All signs and notices had to be first in German (above), and only then in Latvian (below). Germans were allocated larger food rations than Latvians, who were restricted to 700 calories a day. Lucky were those who had relatives in the country. The University of Latvia was renamed the University of Riga. The Latvian Institute of History was closed. Corporal punishment (lashing) was introduced for the
Einheimische in the railroad administration for Ostland.
In August 1942 a frightening article appeared in Himmler's official newspaper
Das Schwarze Korps. Titled "Germanisieren?" it stated that after all only persons with German blood could be allowed to live in the vast Eastern areas and implied that racially "inferior" local inhabitants, who were not even worth "Germanizing," would have to leave.
During the years of German occupation, 1941 -1945, approximately 10,000 Latvians were shot, about 3,000 of them from Riga. Approximately 50,000 Latvians were arrested and incarcerated in prisons or concentration camps such as Salaspils. About half were released after lengthy, debilitating incarceration; others were sent to the Stutthof, Neuengamme, and Mauthausen concentration camps in 1943 and especially 1944. Most of them perished there in the first months of 1945 (see Bruno Kalnins,
Fifty Years of the Latvian Social Democratic Party, in Latvian, Stockholm 1956, pp. 288-290).
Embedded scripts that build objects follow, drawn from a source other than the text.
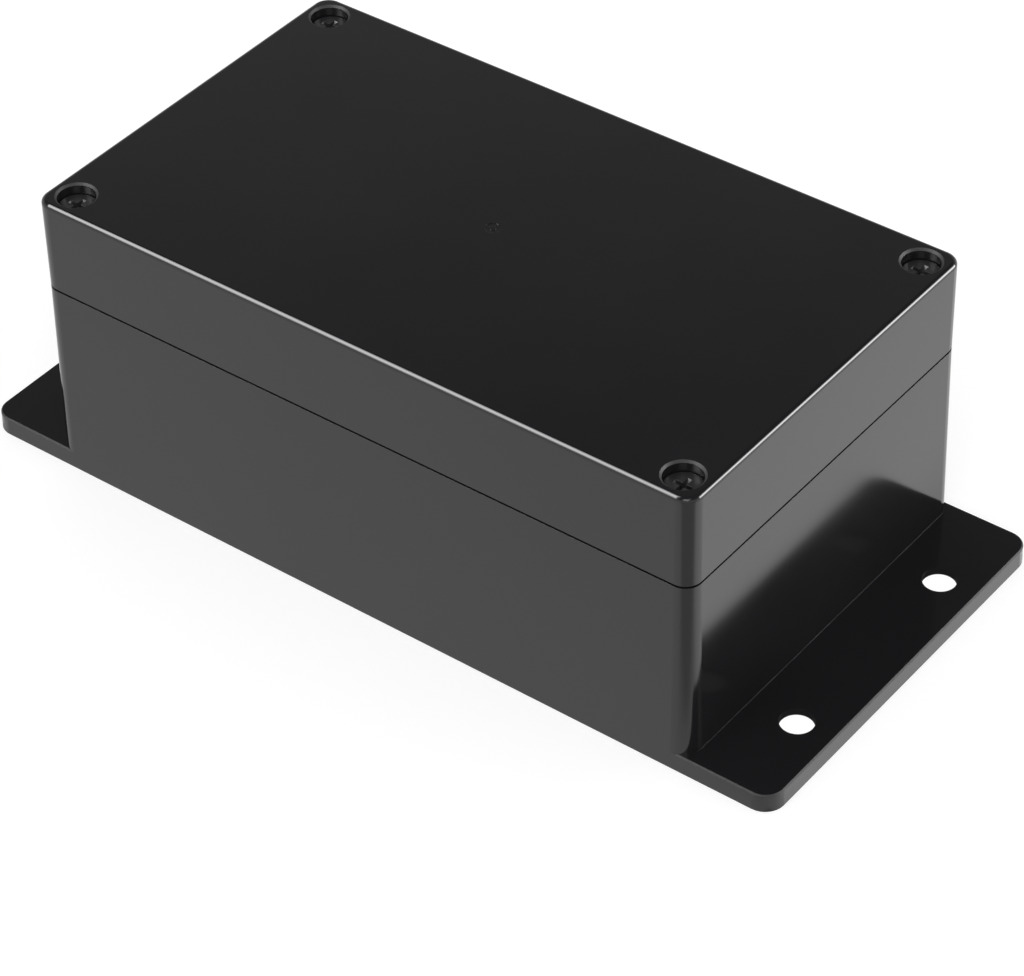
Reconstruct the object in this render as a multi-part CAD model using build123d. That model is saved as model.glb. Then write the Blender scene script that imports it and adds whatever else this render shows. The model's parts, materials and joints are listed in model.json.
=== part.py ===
from build123d import *

import math
import os

# A sealed project box in black ABS: a base with a fixed ear at each end, and a deep lid
# held by four countersunk machine screws. Millimetres. X runs along the box, Y across it
# and Z up. The origin is at the centre of the underside.

# Outer form, measured at the joint between lid and base
body_length = 158.0
body_width = 90.5
corner_radius = 3.6
seam_height = 45.1          # height of the joint above the underside
lid_height = 21.1
base_draft = 0.9            # degrees, the base widens downwards
lid_draft = 0.1             # degrees, the lid narrows upwards
top_round = 1.0
reveal_height = 0.5         # shadow line between lid and base
reveal_depth = 1.0

# Walls
floor_thickness = 2.6
roof_thickness = 2.6
lid_wall = 2.0

# Ears
ear_reach = 19.4            # from the joint's end line to the ear's end
ear_height = 4.1
ear_skin = 1.6
ear_lip = 2.0
ear_corner = 4.4
ear_bevel = 0.3
ear_hole_diameter = 7.0
ear_hole_inset = 8.4        # hole axis to the ear's end
ear_hole_spacing_y = 50.0

# Corner posts and lid screws
screw_inset = 6.0           # screw axis to the two outer faces
post_inner_radius = 5.8
screw_diameter = 4.0
screw_reach = 11.3          # below the joint, the whole screw is then 30 long
screw_head_diameter = 7.5
screw_head_edge = 0.3
cross_width = 0.9
cross_span = 4.4
cross_depth = 1.7
head_seat_gap = 0.05
counterbore_diameter = 7.8
counterbore_depth = 2.6
counterbore_bevel = 0.45
screw_hole_diameter = 4.7

# Threaded inserts
insert_diameter = 5.6
insert_length = 8.0
thread_gap = 0.05           # between the screw and the insert, on the radius
post_bore_diameter = 4.6
post_bore_spare = 2.0       # free depth under the screw's end

# Seal: a cord in a slot of the lid, pressed by a tongue on the base
cord_diameter = 2.6
slot_gap = 0.1              # cord to each wall of the slot, and to the webs over it
slot_rib = 1.3
slot_bend = 4.0             # bend of the slot's outer wall beside a post
least_bend = 0.2            # smallest corner that is left rounded
least_straight = 0.05       # between two bends of a wall
tongue_height = 1.8
tongue_thickness = 1.1
tongue_gap = 0.1
cord_gap = 0.3              # tongue to cord, with the lid closed
web_thickness = 1.4
web_spacing = 20.0

# Board standoffs
standoff_diameter = 6.6
standoff_height = 5.0
standoff_pilot_diameter = 2.6
standoff_pilot_depth = 6.0
standoff_spacing_x = 120.0
standoff_spacing_y = 60.0

# Mark of the moulding gate on the lid
gate_diameter = 3.2
gate_depth = 0.15
gate_nub_diameter = 1.4

# Worked out from the sizes above
post_size = 2 * screw_inset
lid_top = seam_height + lid_height
base_spread = seam_height * math.tan(math.radians(base_draft))
foot_length = body_length + 2 * base_spread
foot_width = body_width + 2 * base_spread
ear_length = body_length + 2 * ear_reach
ear_hole_x = ear_length / 2 - ear_hole_inset
screw_x = body_length / 2 - screw_inset
screw_y = body_width / 2 - screw_inset
tongue_outer = lid_wall + tongue_gap
tongue_inner = tongue_outer + tongue_thickness
slot_width = cord_diameter + 2 * slot_gap
slot_inner = lid_wall + slot_width
rib_inner = slot_inner + slot_rib
cord_low = seam_height + tongue_height + cord_gap
cone_top = lid_top - counterbore_depth
head_edge_low = cone_top - (counterbore_diameter - screw_head_diameter) / 2 + head_seat_gap
head_top = head_edge_low + screw_head_edge
screw_tip = seam_height - screw_reach
CORNERS = {
    "front_left": (-1, -1),
    "front_right": (1, -1),
    "rear_left": (-1, 1),
    "rear_right": (1, 1),
}


def notched(inset):
    """Region inside the walls and corner posts, its edge this far in from the outer faces."""
    half_x = body_length / 2 - inset
    half_y = body_width / 2 - inset
    depth = post_size - lid_wall
    region = Rectangle(2 * half_x, 2 * half_y)
    for sx, sy in CORNERS.values():
        region -= Pos(sx * half_x, sy * half_y) * Rectangle(2 * depth, 2 * depth)
    grown = inset - lid_wall
    bend = max(slot_bend - grown, least_bend)
    post_round = min(post_inner_radius + grown, depth - bend - least_straight)
    around_posts = []
    beside_posts = []
    for v in region.vertices():
        inside_x = abs(v.X) < half_x - depth / 2
        inside_y = abs(v.Y) < half_y - depth / 2
        if inside_x and inside_y:
            around_posts.append(v)
        else:
            beside_posts.append(v)
    region = fillet(around_posts, post_round)
    corners = []
    for v in region.vertices():
        on_end = abs(abs(v.X) - half_x) < 0.01
        on_side = abs(abs(v.Y) - half_y) < 0.01
        if on_end or on_side:
            corners.append(v)
    return fillet(corners, bend)


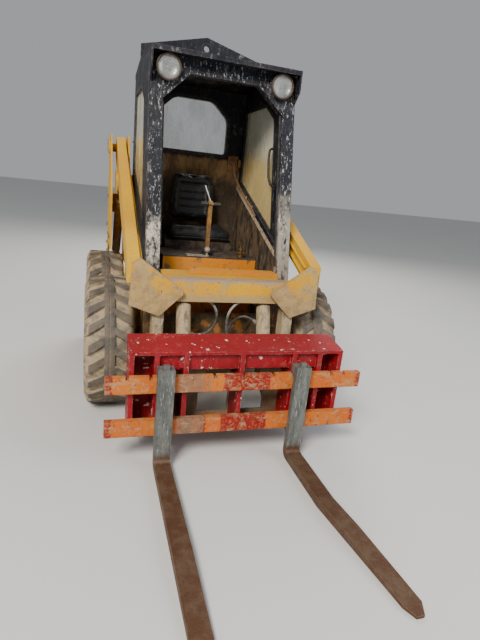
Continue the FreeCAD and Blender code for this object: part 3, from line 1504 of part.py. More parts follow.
def make_cylinders():
    """Tilt cylinders at the front and lift cylinders in the towers."""
    # name, place, barrel's pin, rod's eye, barrel, rod, free run, barrel's share
    table = [
        ("tilt", dim.tilt_place, tilt_top, tilt_eye,
         dim.tilt_barrel, dim.tilt_rod, dim.tilt_rod_back, dim.tilt_share),
        ("lift", lift_place, lift_base, lift_eye,
         dim.lift_barrel, dim.lift_rod, dim.lift_rod_back, dim.lift_share),
    ]
    for row in table:
        make_cylinder(*row)


def make_coupler():
    """Coupler plate with ports, ears for the legs' pins and lugs for the tilt rods."""
    body = new_body("coupler_frame")
    front = -dim.coupler_front
    back = front + dim.coupler_plate
    half = dim.coupler_half
    plate = box_outline(-half, half, dim.coupler_low, dim.coupler_top)
    extrude(body, "Y", front, back, [plate])
    port = box_outline(dim.port_in, dim.port_out, dim.port_low, dim.port_high)
    slot = box_outline(dim.slot_in, dim.slot_out, dim.slot_low, dim.slot_high)
    holes = [port, mirrored(port), slot, mirrored(slot)]
    extrude(body, "Y", front - 1, back + 1, holes, cut=True)
    along, up = leg_joint
    reach = dim.ear_reach
    ear = [
        (back - 1, dim.coupler_low + dim.coupler_plate),
        (along + 10, up - reach),
        (along + reach, up),
        (along + 10, up + reach),
        (back - 1, up + 4 * reach),
    ]
    eye_along, eye_up = tilt_eye
    eye = dim.eye_radius
    rod_lug = [
        (back - 1, up - dim.leg_pin),
        (eye_along - eye, eye_up - 2 * eye),
        (eye_along + eye - 2, eye_up - eye),
        (eye_along + eye - 2, eye_up + eye / 2),
        (eye_along + 6, eye_up + eye),
        (eye_along - dim.rod_lug_run, eye_up + eye),
        (back - 1, eye_up + dim.rod_lug_rise),
    ]
    gap = dim.leg_wide / 2 + dim.ear_gap
    for side in SIDES:
        middle = dim.leg_place * side
        for low in (middle - gap - dim.ear_plate, middle + gap):
            extrude(body, "X", low, low + dim.ear_plate, [ear])
        extrude(body, "X", middle - gap - 1, middle + gap + 1, [(leg_joint, dim.leg_pin)])
        for low in lug_places(dim.tilt_place * side):
            extrude(body, "X", low, low + dim.lug_plate, [rod_lug])
    place(body)


def make_fork_frame():
    """Red attachment frame: sloping top plate, web, ribs, end boxes and a low shelf."""
    body = new_body("fork_frame")
    rear = -dim.coupler_front
    front = -dim.frame_front
    half = dim.frame_half_wide
    plate = dim.frame_plate
    top_rear = rear + dim.top_back
    top_front = dim.frame_top - dim.top_drop
    top = [
        (top_rear, dim.frame_top),
        (top_rear, dim.frame_top - plate),
        (front, top_front - plate),
        (front, top_front),
    ]
    extrude(body, "X", -half, half, [top])
    web = box_outline(RIBS[0], RIBS[-1], dim.web_low, top_front - plate / 2)
    web_front = front + dim.web_in
    extrude(body, "Y", web_front, web_front + plate, [web])
    shelf = box_outline(front, rear, dim.frame_low, dim.frame_low + plate)
    extrude(body, "X", -half, half, [shelf])
    # rear plates close the two end boxes only
    end = box_outline(RIBS[-1], half, dim.frame_low, dim.coupler_top)
    extrude(body, "Y", rear - plate, rear, [end, mirrored(end)])
    rib = [
        (rear, dim.frame_low + 1),
        (front, dim.frame_low + 1),
        (front, top_front - plate / 2),
        (top_rear, dim.frame_top - plate / 2),
        (rear, dim.coupler_top + dim.fit_gap),
    ]
    edge = dim.frame_rib / 2
    for middle in (-half + edge, *RIBS, half - edge):
        extrude(body, "X", middle - edge, middle + edge, [rib])
    # small latch lugs under the top plate, in front of the web
    lug = dim.latch_lug
    lug_low = dim.bar_top + dim.latch_rise
    for side in SIDES:
        middle = dim.latch_place * side
        foot = box_outline(middle - lug / 2, middle + lug / 2, lug_low, lug_low + lug)
        extrude(body, "Y", front + 4, web_front + 1, [foot])
    place(body)


def make_carriage():
    """Upper and lower carriage bars that the forks hang on, the upper one notched."""
    body = new_body("carriage_bars")
    front = -dim.bar_front
    back = front + dim.bar_thick
    half = dim.bar_half
    upper = box_outline(-half, half, dim.bar_top - dim.bar_tall, dim.bar_top)
    lower = box_outline(-half, half, dim.bar_low, dim.bar_low + dim.bar_tall)
    extrude(body, "Y", front, back, [upper])
    edge = dim.notch_wide / 2
    low = dim.bar_top - dim.notch_deep
    notches = []
    for middle in NOTCHES:
        notches.append(box_outline(middle - edge, middle + edge, low, dim.bar_top + 1))
    extrude(body, "Y", front - 1, back + 1, notches, cut=True)
    extrude(body, "Y", front, back, [lower])
    place(body)


def make_forks():
    """L shaped forks: shank with hooks on the bars, and a tapered blade on the ground.

    The right blade is bent outwards from its knee to its tip.
    """
    shank_back = -dim.bar_front - dim.fit_gap
    shank_front = shank_back - dim.fork_thick
    low = dim.fork_ground
    blade_top = low + dim.fork_thick
    tip = -dim.fork_tip_reach
    top = dim.bar_top + dim.hook_rise
    hook_low = dim.bar_low - dim.fit_gap
    hook_back = -dim.bar_front + dim.bar_thick
    outline = [
        (shank_back, low),
        (tip, low),
        (tip, low + dim.fork_tip_thick),
        (tip + dim.fork_taper, blade_top),
        (shank_front, blade_top),
        (shank_front, top),
        (hook_back, top),
        (hook_back, dim.bar_top + dim.fit_gap),
        (shank_back, dim.bar_top + dim.fit_gap),
        (shank_back, hook_low),
        (hook_back, hook_low),
        (hook_back, hook_low - dim.hook_drop / 2),
        (shank_back, hook_low - dim.hook_drop),
    ]
    half = dim.fork_wide / 2
    knee = -dim.fork_knee
    corner = dim.fork_tip_side
    corner_back = tip + dim.fork_tip_long
    # name, middle, sideways bend of the tip
    forks = [
        ("left", dim.fork_left_place, as_size(0)),
        ("right", dim.fork_right_place, dim.fork_splay),
    ]
    for name, middle, splay in forks:
        body = new_body(f"fork_{name}")
        inner = middle - half
        outer = middle + half
        extrude(body, "X", inner, outer + splay, [outline])
        round_corners(body, "X", [(shank_back, low)], dim.heel_outer)
        round_corners(body, "X", [(shank_front, blade_top)], dim.heel_inner)
        inner_waste = [
            (inner - 1, knee),
            (inner - 1, tip - 1),
            (inner + splay + corner, tip - 1),
            (inner + splay + corner, tip),
            (inner + splay, corner_back),
            (inner, knee),
        ]
        outer_waste = [
            (outer, hook_back + 1),
            (outer, knee),
            (outer + splay, corner_back),
            (outer + splay - corner, tip),
            (outer + splay - corner, tip - 1),
            (outer + splay + 1, tip - 1),
            (outer + splay + 1, hook_back + 1),
        ]
        extrude(body, "Z", low - 1, top + 1, [inner_waste], cut=True)
        extrude(body, "Z", low - 1, top + 1, [outer_waste], cut=True)
        knob = box_outline(middle - dim.knob_half, middle + dim.knob_half, top - 1, top + dim.knob_rise)
        knob_front = shank_front + dim.knob_in
        extrude(body, "Y", knob_front, knob_front + 2 * dim.knob_half, [knob])
        place(body)


for make in (
    make_chassis,
    make_axle_housings,
    make_wheels,
    make_cab_front,
    make_cab_sides,
    make_side_windows,
    make_cab_rear,
    make_roof,
    make_work_lamps,
    make_seat,
    make_lever,
    make_engine,
    make_hood,
    make_rear_posts,
    make_rear_door,
    make_bumper,
    make_towers,
    make_lift_arms,
    make_cross_member,
    make_front_plates,
    make_legs,
    make_pipes,
    make_cylinders,
    make_coupler,
    make_fork_frame,
    make_carriage,
    make_forks,
):
    make()

doc.recompute()
faults = []
for item in doc.Objects:
    if "Invalid" in item.State or "Error" in item.State:
        faults.append(item.Name)
for piece in PIECES:
    shape = piece.Shape
    if shape.isNull() or not shape.isValid():
        faults.append(piece.Label)
if faults:
    raise RuntimeError(f"these objects failed: {sorted(set(faults))}")

os.makedirs("parts", exist_ok=True)
for piece in PIECES:
    piece.Shape.exportStep(f"parts/{piece.Label}.step")
    print(f"{piece.Label}: {len(piece.Shape.Solids)} solids")
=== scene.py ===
# %% [markdown]
# A skid steer loader with a pallet fork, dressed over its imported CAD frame.
# The CAD model is imported once and never moved: every piece made here is placed from
# the boxes of its nodes, and rides on one of its bodies, so that the looks follow the joints.

# %% Load the frame
import math

import bmesh
import bpy
from mathutils import Matrix, Vector


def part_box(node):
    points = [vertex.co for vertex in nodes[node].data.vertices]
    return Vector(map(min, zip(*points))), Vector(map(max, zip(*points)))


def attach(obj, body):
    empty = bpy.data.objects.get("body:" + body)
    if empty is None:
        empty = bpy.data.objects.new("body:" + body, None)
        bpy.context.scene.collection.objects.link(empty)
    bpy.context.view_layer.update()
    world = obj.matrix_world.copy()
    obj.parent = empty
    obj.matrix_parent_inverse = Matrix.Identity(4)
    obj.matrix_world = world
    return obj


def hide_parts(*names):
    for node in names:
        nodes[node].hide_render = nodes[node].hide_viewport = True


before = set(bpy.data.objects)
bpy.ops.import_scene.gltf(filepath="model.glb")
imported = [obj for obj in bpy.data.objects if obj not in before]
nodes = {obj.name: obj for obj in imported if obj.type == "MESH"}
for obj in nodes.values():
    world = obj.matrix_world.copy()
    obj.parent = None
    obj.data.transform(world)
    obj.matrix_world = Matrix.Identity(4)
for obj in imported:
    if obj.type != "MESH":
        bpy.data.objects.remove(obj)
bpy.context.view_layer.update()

# %% [markdown]
# The camera stands where the photographer stood: in front, a little to the machine's
# right, at head height and tilted down. Its three axes were fitted to the photograph,
# and a 26 mm lens on a 36 mm sensor gives its wide view.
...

And what happened to the 10,000 Latvian men, many rounded up on the streets, without notification to their families, that the German
Feldgendarmerie (military police) herded into the Riga circus arena on October 5, 1944, and transported to Germany for forced labor? The fate of many is still unknown.
All this happened. But it came later. On July 1, 1941, the Latvians had no premonitions. That day there were no clouds in the sky."